For the stories based on world literature, De Urtiága illustrated spoofs of Greek mythology ('King Midas', Hercules'), epic sagas ('The Odyssey', 'King Arthur'), fairy tales ('Aladdin'), adventure stories ('Robinson Crusoe', 'Around The World in 80 Days') and gothic horror ('Frankenstein'). Much like the history stories, the literary parodies rarely stay close to the source material. In Goofy's version of Homer's Odyssey, for instance, the dingo has to rely on cue cards to remember "his lines". Part of his shipping crew gets fired and is sent to an "unemployment boat". Later, when Goofy finds the other half of his crew swimming instead of guarding his ship, they defend themselves saying "because we haven't played a role in the story for 16 pages now, so we thought our part was over." A special case is Goofy's version of the Portuguese epic poem 'Os Lusiádas', a story largely unknown outside the Iberian peninsula.
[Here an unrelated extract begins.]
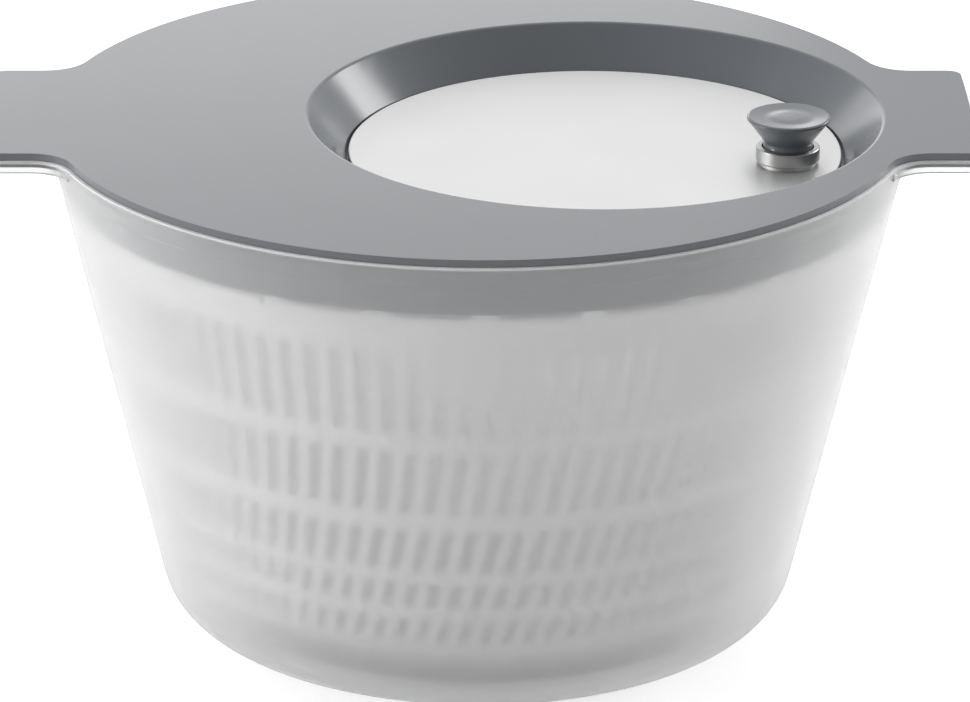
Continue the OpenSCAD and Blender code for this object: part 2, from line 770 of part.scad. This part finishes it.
// Steel cap whose edge is turned down over the carrier
module steel_facing() color(steel) difference() {
    at_crank() turned([
        [0, disc_z], [disc_r, disc_z, facing_edge_r], [disc_r, disc_z - facing_skirt],
        [disc_r - facing_t, disc_z - facing_skirt], [disc_r - facing_t, carrier_top_z + eps],
        [0, carrier_top_z + eps]]);
    at_knob() rod(knob_pin_r + seated, carrier_top_z - cut, disc_z + cut);
}

// ---------------------------------------------------------------- knob

// Base ring of the knob: a narrow foot and a cup round the knob's neck
module knob_collar() color(collar_steel) at_knob() turned([
    [knob_pin_r + seated, disc_z + seated], [collar_foot_r, disc_z + seated],
    [collar_foot_r, disc_z + collar_foot_h], [collar_r, disc_z + collar_foot_h, collar_edge_r],
    [collar_r, disc_z + collar_h, collar_edge_r], [knob_neck_r + turning, disc_z + collar_h, collar_lip_r],
    [knob_neck_r + turning, collar_floor_z], [knob_pin_r + seated, collar_floor_z]]);

// Pin with a head under the carrier and a snap head in the knob
module knob_pin() color(steel) at_knob() {
    rod(pin_head_r, carrier_z, carrier_z + pin_head_t);
    rod(knob_pin_r, carrier_z + pin_head_t - eps, knob_pin_top_z - pin_snap_h);
    translate([0, 0, knob_pin_top_z - pin_snap_h])
        cylinder(r1 = pin_snap_r, r2 = pin_snap_r - pin_lead, h = pin_snap_h);
}

// Flared knob with a rounded edge band and a shallow dip round a low dome for the finger
module knob() color(lid_grey) at_knob() difference() {
    edge_z = knob_top_z - knob_edge_h;
    dome_z = knob_top_z - dome_sink;
    turned([[0, knob_z], [knob_neck_r - knob_chamfer, knob_z], [knob_neck_r, knob_z + knob_chamfer],
            [knob_neck_r, waist_z - waist_step, knob_soft_r], [knob_waist_r, waist_z, waist_r],
            [knob_r - knob_soft_r, edge_z, knob_chamfer], [knob_r, edge_z + knob_soft_r, knob_edge_r],
            [knob_r, knob_top_z - knob_edge_r, knob_edge_r],
            [knob_r - 2 * knob_edge_r, knob_top_z, knob_soft_r],
            [dome_foot_r, knob_top_z - knob_dip, dome_soft_r], [dome_top_r, dome_z, dome_soft_r],
            [0, dome_z + dome_crown]]);
    rod(knob_pin_r + running, knob_z - cut, knob_pin_top_z);
    rod(pin_snap_r + 2 * running, knob_pin_top_z - pin_snap_h - snap_play, knob_pin_top_z + end_play);
}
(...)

Since explorer Vasco da Gama has a prominent role in it, some countries ran it under the title 'Goofy as Vasco da Gama' instead. By 1987, De Urtiága retired from the 'Goofy Classics' series, and became art director of the Jaime Diaz Studio. Some of the later 'Goofy Classics' - first published in the late 1980s and early 1990s - had artwork by Anibal Uzál.
Later work
Adolfo Urtiága continued to work for the Jaime Diaz Studio until his retirement in the 1990s. Apart from the 'Goofy Classics', he was also one of the artists of the 'A Goofy Look At...' feature (1979-1983), in which Professor Goofy tries to explain the history of natural phenomena, arts, feelings, everyday objects and sports in four-page comic stories. In the second half of the 1980s, he participated in the production of the 'Disney Babies' stories, and in the 1990s, he penciled a couple of 'Aladdin' stories for Disney Adventures magazine.
Creative use of panel lay-outs in 'Goofy as Tut Anch Amon' (S78096) - © Disney. Greek translation.